Sin embargo, como bien se comprobaría en poco tiempo, la democracia
genera desigualdad, tanto en salarios como en posición social, pues el
mercado requiere distintos productos a distintos precios (de lo
contrario sería lo mismo una democracia capitalista que una democracia
«popular», socialista), lo que implica que el Estado ha de intervenir
para acabar con los efectos perjudiciales del mercado capitalista y así
recuperar el «estado de equilibrio», que dirían Lord Keynes o un John
Rawls que en su Teoría de la Justicia (1971) postuló un supuesto «velo de ignorancia» muy similar al contrato social roussoniano.

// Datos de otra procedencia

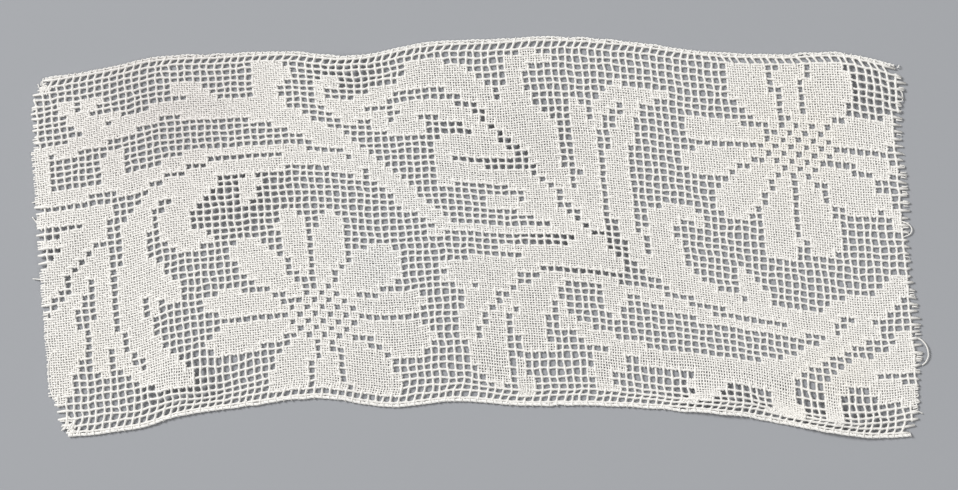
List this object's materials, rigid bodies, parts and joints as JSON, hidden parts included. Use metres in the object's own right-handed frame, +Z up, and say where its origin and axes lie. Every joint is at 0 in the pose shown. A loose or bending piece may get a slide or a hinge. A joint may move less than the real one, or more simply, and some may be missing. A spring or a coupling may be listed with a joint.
{
  "type": "filet lace border piece",
  "caption": "Flat cut length of square net lace with a darned flower and leaf scroll, corded long edges and raw short ends.",
  "frame": {"origin": "on the surface that the lace lies on, under the middle of its box", "axes": "+X along the lace's length towards the right-hand raw end, +Y towards the upper corded edge, +Z up out of the lace's face"},
  "size_m": [0.3036, 0.1372, 0.0035],
  "materials": {
    "lace_thread": "matt off-white linen thread, knotted net and cloth stitch",
    "edge_thread": "matt off-white thread, overcast over a core"
  },
  "bodies": {
    "root": {"lace_ground": "lace_thread", "upper_edge_cord": "edge_thread", "lower_edge_cord": "edge_thread"}
  },
  "joints": []
}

- Los avatares de la democracia
La democracia no es una forma de gobierno que suponga haber alcanzado
el metafísico «Fin de la Historia» y con él la cancelación de la guerra
como relación violenta entre estados. La democracia, al igual que la
monarquía o la aristocracia, supone la posibilidad de su corrupción
convirtiéndose en demagogia o incluso en tiranía: «las democracias
principalmente cambian debido a la falta de escrúpulos de los demagogos;
en efecto, en privado, delatando a los dueños de las fortunas,
favorecen su unión (pues el miedo común pone de acuerdo hasta a los más
enemigos) y en público, arrastrando a la masa. [...] Antiguamente,
cuando se convertía la misma persona en demagogo y estratego, orientaban
el cambio hacia la tiranía; pues, en general, la mayoría de los
antiguos tiranos han surgido de demagogos» (Aristóteles, Política, 1304b-1305a). O, como señala Gustavo Bueno, en tanto que poliarquía,
degenera en demagogia, es decir, «gobiernos populistas, que gobiernan
"adulando al pueblo", tratando de satisfacer sus caprichos relativos,
por ejemplo, el consumo de drogas, de juegos, de deportes o de músicas
entontecedoras» (Gustavo Bueno, Panfleto contra la democracia realmente existente. La Esfera de los Libros, Madrid 2004, pág. 145).